BBC Cairo staff suspend 4th strike after management makes negotiable offer
Egyptian nationals working at BBC Cairo’s office called off plans to begin a 15-day strike today, Monday, in favor of negotiations with the newsroom’s London management to try to find a resolution to workers’ demands for an increase in wages, which have remained stagnant since 2020 despite Egypt’s worsening economic crisis.
While the BBC has been refusing the workers’ demands for months, on Saturday, the newsroom moved off its position, sending the Egyptian workers and the Journalists Syndicate an offer for increased wages and an invitation to a new round of negotiations, syndicate head Khaled al-Balshy told Mada Masr.
“They sent an offer to the syndicate and to the representatives of the strike, and the representatives saw in the offer a basis from which to begin negotiations and build upon them,” Balshy said, adding that the new round of negotiations, which he will attend, will begin today.

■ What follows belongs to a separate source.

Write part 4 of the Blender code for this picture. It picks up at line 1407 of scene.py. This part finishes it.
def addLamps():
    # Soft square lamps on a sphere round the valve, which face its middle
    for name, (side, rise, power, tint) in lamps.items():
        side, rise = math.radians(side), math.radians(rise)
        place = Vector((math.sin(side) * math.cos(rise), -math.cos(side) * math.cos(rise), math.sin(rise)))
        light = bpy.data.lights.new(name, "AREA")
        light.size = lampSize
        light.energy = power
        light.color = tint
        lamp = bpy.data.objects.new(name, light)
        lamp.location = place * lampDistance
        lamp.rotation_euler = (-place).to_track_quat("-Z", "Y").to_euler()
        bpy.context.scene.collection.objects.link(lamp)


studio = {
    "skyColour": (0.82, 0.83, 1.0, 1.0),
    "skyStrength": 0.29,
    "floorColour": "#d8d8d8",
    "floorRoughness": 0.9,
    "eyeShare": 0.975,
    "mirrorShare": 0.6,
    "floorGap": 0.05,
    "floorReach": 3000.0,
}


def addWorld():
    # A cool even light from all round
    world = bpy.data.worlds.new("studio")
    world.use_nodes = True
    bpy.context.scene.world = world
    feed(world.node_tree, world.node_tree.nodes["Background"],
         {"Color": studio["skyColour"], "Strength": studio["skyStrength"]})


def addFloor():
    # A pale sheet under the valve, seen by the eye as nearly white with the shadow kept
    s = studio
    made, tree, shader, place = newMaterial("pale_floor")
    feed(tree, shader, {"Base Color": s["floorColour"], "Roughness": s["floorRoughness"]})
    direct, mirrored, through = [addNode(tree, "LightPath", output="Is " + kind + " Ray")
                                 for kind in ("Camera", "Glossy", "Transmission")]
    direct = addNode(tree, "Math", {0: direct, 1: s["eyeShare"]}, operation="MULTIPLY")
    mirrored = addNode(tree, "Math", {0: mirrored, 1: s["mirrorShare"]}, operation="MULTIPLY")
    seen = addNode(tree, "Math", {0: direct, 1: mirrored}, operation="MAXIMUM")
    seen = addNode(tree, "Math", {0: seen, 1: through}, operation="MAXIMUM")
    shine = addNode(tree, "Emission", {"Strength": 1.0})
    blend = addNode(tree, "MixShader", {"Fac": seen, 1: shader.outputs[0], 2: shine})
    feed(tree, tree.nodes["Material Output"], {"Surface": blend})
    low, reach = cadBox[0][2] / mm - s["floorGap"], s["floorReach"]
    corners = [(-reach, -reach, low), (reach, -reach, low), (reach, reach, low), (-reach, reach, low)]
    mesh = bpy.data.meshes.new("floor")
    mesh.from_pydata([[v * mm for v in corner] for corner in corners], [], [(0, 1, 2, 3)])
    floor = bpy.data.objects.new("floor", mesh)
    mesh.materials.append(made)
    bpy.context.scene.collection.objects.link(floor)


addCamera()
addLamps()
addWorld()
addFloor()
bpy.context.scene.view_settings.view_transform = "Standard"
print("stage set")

Today’s planned strike would have been the fourth since June, the most recent of which concluded Thursday after 10 days of staff withholding their work.

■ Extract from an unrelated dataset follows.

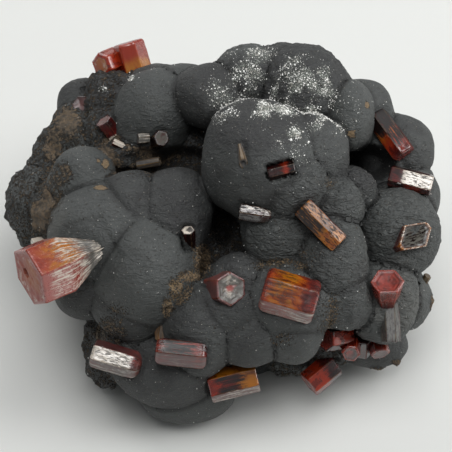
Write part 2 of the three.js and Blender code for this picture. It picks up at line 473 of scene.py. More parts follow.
@dataclass(frozen=True)
class Lobe:
    """One round lobe: where the eye sees it, its half sizes, and its skin."""

    across: float
    up: float
    out: float
    width: float
    height: float
    depth: float
    skin: Skin = SMOOTH
    root: float | None = None

    ROOT_DEPTH = 2.0
    ROOT_SHARE = 1.5
    DIMPLES = (2.3, 2.9, 0.035)
    WAIST = (4.1, 0.025)

    def back_reach(self) -> float:
        """Find how deep the lobe's root goes.

        Returns:
            Its length behind the lobe's middle.
        """
        if self.root is not None:
            return self.root
        return max(self.ROOT_SHARE * self.depth, self.out - self.ROOT_DEPTH)

    def swelling(self, ball: Array, seed: int) -> Array:
        """Find how uneven the lobe is.

        Args:
            ball: directions, as points of a unit ball.
            seed: makes this lobe different from the next.

        Returns:
            How far it swells in each direction, 1 where it does not.
        """
        x, y, z = ball.T
        across, up, depth = self.DIMPLES
        dimples = depth * np.sin(across * x + seed) * np.sin(up * y + 1.7 * seed)
        along, depth = self.WAIST
        return 1 + dimples + depth * np.sin(along * z + 2.1 * seed)

    def half_sizes(self, ball: Array) -> Array:
        """Find the lobe's size in some directions: its front and its root differ.

        Args:
            ball: the directions.

        Returns:
            The three half sizes for each.
        """
        front = (self.width, self.height, self.depth)
        root = (self.width, self.height, self.back_reach())
        return np.where(ball[:, 2:] > 0, front, root)

    def surface(self, ball: Array, seed: int) -> Array:
        """Return the lobe's surface for the directions of a unit ball."""
        local = ball * self.half_sizes(ball) * self.swelling(ball, seed)[:, None]
        return DISPLAY.along(local) + DISPLAY.seen(self.across, self.up, self.out)

    def distance(self, points: Array, seed: int) -> Array:
        """Find how far points lie outside the lobe, roughly.

        Args:
            points: places in the object's frame.
            seed: the lobe's own seed.

        Returns:
            The distances, below 0 inside.
        """
        local = (points - DISPLAY.seen(self.across, self.up, self.out)) @ DISPLAY.axes().T
        scaled = local / self.half_sizes(local)
        reach = np.linalg.norm(scaled, axis=1) + 1e-9
        swell = self.swelling(scaled / reach[:, None], seed)
        size = np.linalg.norm(local, axis=1) / reach
        return (reach - swell) * size


def lobes(*rows: tuple) -> tuple[Lobe, ...]:
    """Return the lobes that rows of their values describe."""
    return tuple(Lobe(*row) for row in rows)


CORE = Lobe(0, 0, -9, 25, 21, 14, EARTHY, root=14)
CROWN = lobes(
    (4.6, 9.7, 12.5, 7.8, 8.3, 8), (9.1, 5.9, 14, 4.8, 4.4, 4.6, WRINKLED),
    (13.1, 10.9, 11.5, 4.1, 4.6, 4.4), (-2.7, 18.6, 6, 3.9, 4.3, 4.2),
    (2.8, 21.1, 2, 4.6, 4.7, 4.8, DRUSY), (7.9, 22.3, 1, 3.6, 3.4, 3.5, DRUSY),
    (11.4, 19.6, 4, 5.8, 5.9, 6, DRUSY), (18, 15.7, 6, 3, 4.9, 3.8), (19.9, 16.5, 1, 3.7, 4.3, 3.6),
)
RIGHT = lobes(
    (25.4, 11.3, 0, 4.2, 4.4, 4.2), (22.6, 9, 0, 3.8, 4.6, 4.2), (26.7, 4.3, 0, 3.7, 4.2, 4),
    (24.7, -0.9, 6, 6, 6.1, 6, WRINKLED), (18.6, 5.7, 10, 2.7, 2.5, 2.7, WRINKLED),
    (16.3, 3.1, 12.5, 3, 3, 3, WRINKLED), (15.4, -4.6, 13.5, 4.6, 5.4, 5, WRINKLED),
    (17, -10.6, 12, 3.6, 4.6, 4.2, WRINKLED), (22.5, -10.9, 7, 5, 6, 5.2, WRINKLED),
    (26.8, -10.6, 1, 2.5, 3.8, 3.6),
)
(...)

The strikes have centered on the fact that the BBC pays higher salaries to foreign nationals working from the Cairo bureau, while pay rates for Egyptian nationals working with the British outlet have not been adjusted since 2020, failing to account for the depreciation in the value of the Egyptian pound by over 50 percent against the dollar over that period.
According to a worker who has been participating in the strike and who spoke to Mada Masr on condition of anonymity, the offer submitted by the BBC London management included raising salaries but still ruled out the idea of disbursing salaries in US dollars or tying the sum in Egyptian pounds to the foreign exchange rate, measures the staff initially proposed.

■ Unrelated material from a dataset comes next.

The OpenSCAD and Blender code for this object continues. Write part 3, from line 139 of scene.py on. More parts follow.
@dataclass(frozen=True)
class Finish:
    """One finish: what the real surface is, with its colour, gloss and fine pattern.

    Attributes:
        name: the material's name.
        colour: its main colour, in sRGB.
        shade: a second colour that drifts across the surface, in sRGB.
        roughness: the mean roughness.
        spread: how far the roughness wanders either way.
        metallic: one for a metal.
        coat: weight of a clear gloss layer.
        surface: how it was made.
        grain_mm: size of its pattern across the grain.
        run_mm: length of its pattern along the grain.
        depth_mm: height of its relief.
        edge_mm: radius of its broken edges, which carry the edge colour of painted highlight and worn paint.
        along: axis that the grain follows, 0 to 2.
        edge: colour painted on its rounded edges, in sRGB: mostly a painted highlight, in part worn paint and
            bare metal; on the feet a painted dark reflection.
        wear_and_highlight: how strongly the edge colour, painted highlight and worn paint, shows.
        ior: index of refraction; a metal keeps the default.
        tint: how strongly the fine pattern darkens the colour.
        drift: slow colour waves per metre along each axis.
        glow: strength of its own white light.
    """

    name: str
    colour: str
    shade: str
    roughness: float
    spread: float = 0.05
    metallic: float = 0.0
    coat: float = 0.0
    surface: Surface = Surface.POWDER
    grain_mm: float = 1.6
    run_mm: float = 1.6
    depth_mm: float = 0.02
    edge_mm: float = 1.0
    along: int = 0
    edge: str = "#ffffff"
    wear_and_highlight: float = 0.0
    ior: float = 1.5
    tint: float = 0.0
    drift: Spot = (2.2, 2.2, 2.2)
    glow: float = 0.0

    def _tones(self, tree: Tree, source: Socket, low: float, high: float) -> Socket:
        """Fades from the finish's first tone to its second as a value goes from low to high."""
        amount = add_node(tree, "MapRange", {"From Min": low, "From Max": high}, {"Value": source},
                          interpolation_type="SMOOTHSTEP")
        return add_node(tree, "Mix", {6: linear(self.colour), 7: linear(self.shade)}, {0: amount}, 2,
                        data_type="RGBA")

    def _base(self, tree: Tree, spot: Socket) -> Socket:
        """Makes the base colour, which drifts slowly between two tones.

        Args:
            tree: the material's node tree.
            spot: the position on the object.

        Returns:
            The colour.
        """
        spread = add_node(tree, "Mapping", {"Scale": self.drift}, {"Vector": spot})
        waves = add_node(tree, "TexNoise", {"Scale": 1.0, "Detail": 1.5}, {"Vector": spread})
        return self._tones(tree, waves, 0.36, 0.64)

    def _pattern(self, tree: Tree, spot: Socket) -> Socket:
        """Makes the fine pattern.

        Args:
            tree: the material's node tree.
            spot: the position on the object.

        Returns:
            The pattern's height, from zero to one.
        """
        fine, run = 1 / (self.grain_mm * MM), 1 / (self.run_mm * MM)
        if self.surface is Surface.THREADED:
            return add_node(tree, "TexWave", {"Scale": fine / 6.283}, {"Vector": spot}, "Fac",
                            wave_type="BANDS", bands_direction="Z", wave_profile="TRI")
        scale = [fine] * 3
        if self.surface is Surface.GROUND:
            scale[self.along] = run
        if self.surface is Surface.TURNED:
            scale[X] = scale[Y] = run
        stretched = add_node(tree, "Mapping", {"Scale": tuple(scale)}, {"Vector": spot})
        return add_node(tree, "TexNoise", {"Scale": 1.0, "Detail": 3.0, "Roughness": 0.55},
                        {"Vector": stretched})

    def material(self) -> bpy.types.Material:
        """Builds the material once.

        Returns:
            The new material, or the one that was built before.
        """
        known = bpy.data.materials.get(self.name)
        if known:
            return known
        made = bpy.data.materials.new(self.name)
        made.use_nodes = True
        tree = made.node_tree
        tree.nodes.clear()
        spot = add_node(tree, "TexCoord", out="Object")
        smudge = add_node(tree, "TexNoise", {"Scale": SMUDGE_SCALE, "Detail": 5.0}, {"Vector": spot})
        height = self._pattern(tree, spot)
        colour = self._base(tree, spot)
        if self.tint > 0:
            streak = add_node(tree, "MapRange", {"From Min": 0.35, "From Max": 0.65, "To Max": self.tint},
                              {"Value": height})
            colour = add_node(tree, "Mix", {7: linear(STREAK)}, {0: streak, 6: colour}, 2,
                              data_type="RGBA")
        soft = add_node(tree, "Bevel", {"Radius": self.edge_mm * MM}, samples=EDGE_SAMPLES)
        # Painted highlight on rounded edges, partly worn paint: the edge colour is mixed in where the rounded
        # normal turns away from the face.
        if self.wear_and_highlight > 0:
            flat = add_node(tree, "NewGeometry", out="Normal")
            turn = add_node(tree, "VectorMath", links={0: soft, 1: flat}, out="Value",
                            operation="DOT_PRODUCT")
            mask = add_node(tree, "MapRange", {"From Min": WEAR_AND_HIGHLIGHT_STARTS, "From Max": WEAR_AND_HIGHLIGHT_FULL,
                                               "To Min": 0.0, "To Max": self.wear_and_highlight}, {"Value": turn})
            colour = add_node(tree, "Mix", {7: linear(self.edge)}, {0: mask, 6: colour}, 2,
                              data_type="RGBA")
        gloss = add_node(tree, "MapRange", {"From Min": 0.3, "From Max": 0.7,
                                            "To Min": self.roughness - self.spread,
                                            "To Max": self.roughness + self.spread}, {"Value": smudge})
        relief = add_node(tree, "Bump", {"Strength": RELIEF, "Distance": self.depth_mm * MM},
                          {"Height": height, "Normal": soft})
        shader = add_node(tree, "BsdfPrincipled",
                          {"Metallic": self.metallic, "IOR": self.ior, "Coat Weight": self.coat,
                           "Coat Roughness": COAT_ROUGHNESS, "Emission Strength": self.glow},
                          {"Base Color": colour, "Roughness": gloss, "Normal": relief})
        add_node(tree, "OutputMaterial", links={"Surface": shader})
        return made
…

Workers are also looking for an increase in the value of health insurance payouts and a bonus for evening shift work, the worker told Mada Masr, adding that they expect more clarity to come on these fronts in the Monday negotiations.
The staff member noted that the BBC presented a new offer as part of a step to review the institution’s financial policy toward regional offices in countries that have witnessed economic crises, such as a significant decline in the value of the local currency, high inflation rates, or high unofficial inflation. The step will take place over a period of three months with the participation of staff, after which the resulting policy will be implemented in the Cairo office and other regional offices in the future.
The BBC’s Istanbul and Beirut offices faced similar economic crises due to the devaluation of the Turkish and Lebanese currencies in recent years. Managers ultimately decided to pay out salaries in dollars in both of those cases.
The BBC is facing tough decisions in the future if it aims to maintain its once-vaunted position as a premier global outlet. Budget cuts, restructuring and a set of new competitors have shaken the once-strong foundations of the British state broadcaster. The BBC closed several departments of the BBC World Service in January and dismissed nearly 400 people for their positions. BBC Radio Arabic, meanwhile, ceased broadcasting on January 27 after 85 years of service.
Support for the international offices, and specifically for Cairo, has come from within the United Kingdom. The National Union of Journalists in Britain has stood in solidarity with the striking BBC staff in Cairo, issuing a statement calling on BBC management to reconsider its wage policy in June and organizing a sit-in in front of the BBC headquarters last week.
Speaking on Sunday, Balshy stressed that the new offer represents a gradual shift in the BBC management’s position, from rejecting the demands to attempts to explain the financial policy without compromise to offering an increase in wages. This change, he noted, came after the BBC staff’s continued action and continued solidarity with them, including the protest organized by the British National Union of Journalists last week in solidarity with the Cairo office.
Egyptian nationals working in the BBC’s Cairo office first requested in March 2020 that managers reconsider how wages are calculated. Talks picked up in February, when Balshy was elected as head of the syndicate. But BBC management dismissed the option of implementing an annual wage increase, offering instead what Balshy previously described to Mada Masr as “unsatisfactory” increases of no more than 17 percent.
To justify the stagnant wages, managers at the BBC Cairo office have made indirect reminders to employees regarding the press environment in Egypt, the scarcity of job opportunities, and the fact that security authorities’ perceptions of BBC employees might prevent other domestic press and media institutions from hiring ex-BBC employees, an employee previously told Mada Masr.